Nick Howes, Managing Director of Leadership Management International UK, offers his advice on how best to tackle the ‘productivity puzzle’ within your business.
In recent times, workplace productivity has been the focus of significant media attention, as UK businesses desperately search for ways to enhance output and exceed the performance levels seen from their global competitors.
Recent government data makes for worrying reading, showing that over the last decade, the UK’s labour productivity growth rate fell to a level lower than at any point during the 20th century – a situation that shows no signs of improving.
With Brexit uncertainty continuing to build, it’s up to UK businesses to find an effective solution for the longstanding issue, as many of their main European counterparts build on already strong productivity rates.
The UK’s ‘productivity puzzle’
As the main driver of long-term economic growth and higher living standards, productivity is typically measured by the amount of work produced per hour.
According to data from the Office for National Statistics (ONS), the UK has achieved productivity growth of just 2% in the last decade, a rate that was previously managed every year. Often referred to as the UK’s ‘productivity puzzle’, the statistics show that despite more people being employed, organisations still face an uphill battle when it comes to improving the issue.
In the past, organisations have expanded their teams or increased working hours to combat the issue. However, this could now be viewed as counter-productive, with more workers entering unproductive jobs.
With the issue of workplace productivity intensifying, businesses are beginning to take drastic measures to improve the situation. Although investing in technology can be a positive and necessary move, many organisations are spending a lot of money in a bid to make internal processes more efficient. However, new research suggests that the answer could be much simpler and cheaper by comparison, as businesses fail to capitalise on their existing workforce, underestimating the importance of personal development. Rather than replacing workers with technology or expanding the existing workforce, improvements can be made by providing focussed training for individuals, giving them the skills needed to successfully complete high payoff activities.

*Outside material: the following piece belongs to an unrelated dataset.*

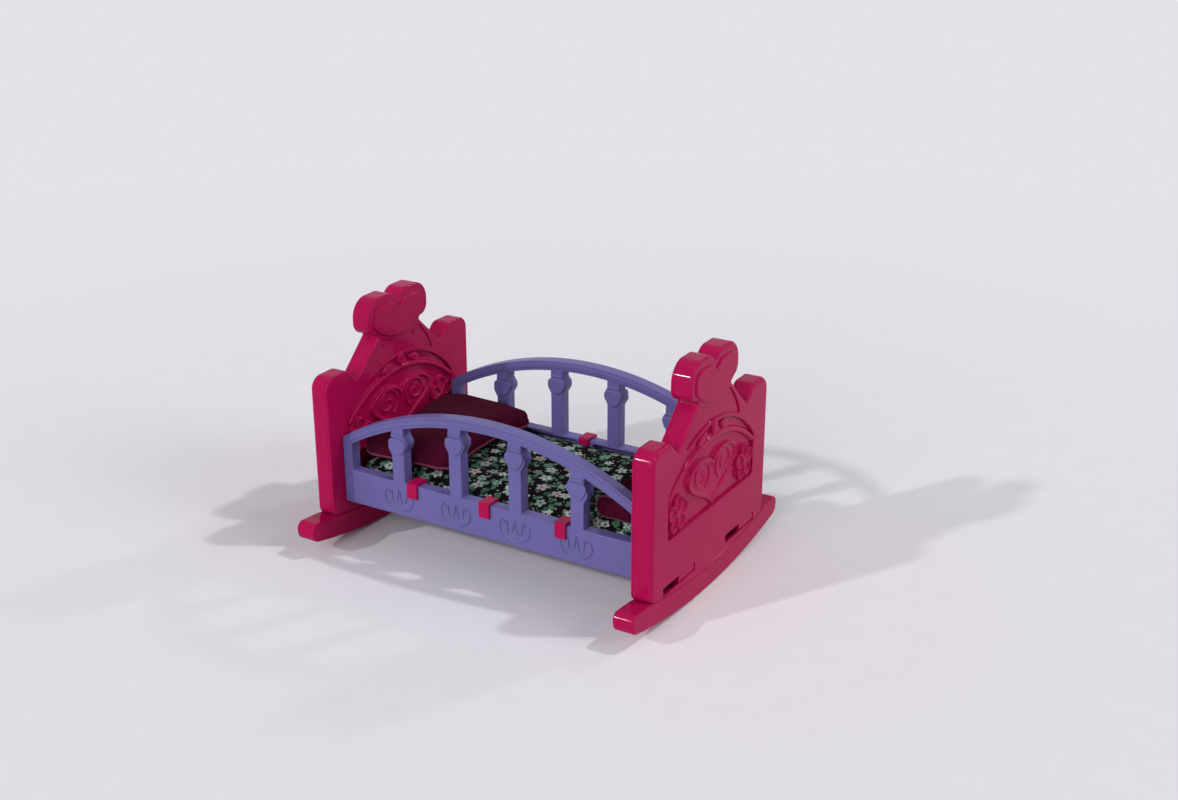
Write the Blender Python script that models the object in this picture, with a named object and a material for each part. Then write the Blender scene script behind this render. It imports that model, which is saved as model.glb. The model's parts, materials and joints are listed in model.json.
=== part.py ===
"""A doll's rocking cradle in moulded plastic, with its mattress, pillow and foot bolster.

The length runs along X, with the headboard at -X. Y runs across and Z is up.
The origin is on the floor, under the middle of the cradle. All sizes are in metres.
"""
import math

import bmesh
import bpy
from mathutils import Matrix, Vector

# The whole cradle
CLEAR_LENGTH = 0.400
PANEL_WIDTH = 0.280
PANEL_THICK = 0.025
SEAT_GAP = 0.0003
CUT_OVERRUN = 0.002

# Rockers
SOLE_RADIUS = 0.752
SOLE_FLAT = 0.018
ROCKER_DEPTH = 0.0272
ROCKER_OVERHANG = 0.041
ROCKER_END_LIFT = 0.0034
ROCKER_TOE_LIFT = 0.0033
ROCKER_TOE_ROUND = 0.010
ROCKER_TIP_ROUND = 0.006
ROCKER_EDGE = 0.0012

# Outline of an end panel, from the floor up
PANEL_FOOT_ROUND = 0.008
POST_TOP = 0.2115
POST_OUTER_ROUND = 0.016
POST_WIDTH = 0.040
POST_INNER_ROUND = 0.012
VALLEY_DEPTH = 0.0175
VALLEY_STEP = 0.017
VALLEY_ROUND = 0.005
NECK_OUT = 0.0375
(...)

Nurturing the talent within
Not only will personal development enhance workplace productivity, but it will also reduce the need for businesses to recruit talent from elsewhere, saving significant time and money.
While some organisations attempt to solve the productivity puzzle by bringing in experienced individuals to oversee daily operations, others recognise the potential in their existing workforce and offer the training needed to progress.
For many years, there has been a false perception that productivity can be improved by simply working longer hours. However, some of the most productive nations in the world have a shorter average working week than the UK.
Instead, it is important to discover the strengths of your existing team, using your workforce effectively to accomplish tasks.
Inspiring new leaders
For those businesses looking to boost their workplace productivity, there are programmes designed to teach people how to become more productive, making the most of their time and talent to achieve the best results.
Refined and improved over time, these courses help individuals understand the true power of goal setting, teaching important communication, time management and delegation skills, all of which are vital to operating within a highly productive team.
Other programmes focus on the strategic side of personal development, recognizing the need for clear-thinking leaders, who can create effective business strategies and oversee the future success of the organisation.
Helping workers become strategic leaders is crucial to long-term business growth, as they begin to optimise internal structures and enhance productivity using newly learnt skills.
Embracing a culture of development
The UK’s productivity puzzle has left many businesses scratching their heads, as they continue to look for sustainable ways to solve the problem.
Although recruiting new talent or upgrading technology may alleviate some pressure in the short-term, these solutions tend to cost a lot of money moving forward. Instead, the answer could be much simpler, as businesses are beginning to recognise the potential of their existing team, offering them the training needed to become effective leaders.
For those businesses looking to capitalize on their existing workforce, consult an experienced team of coaches and research the development opportunities available.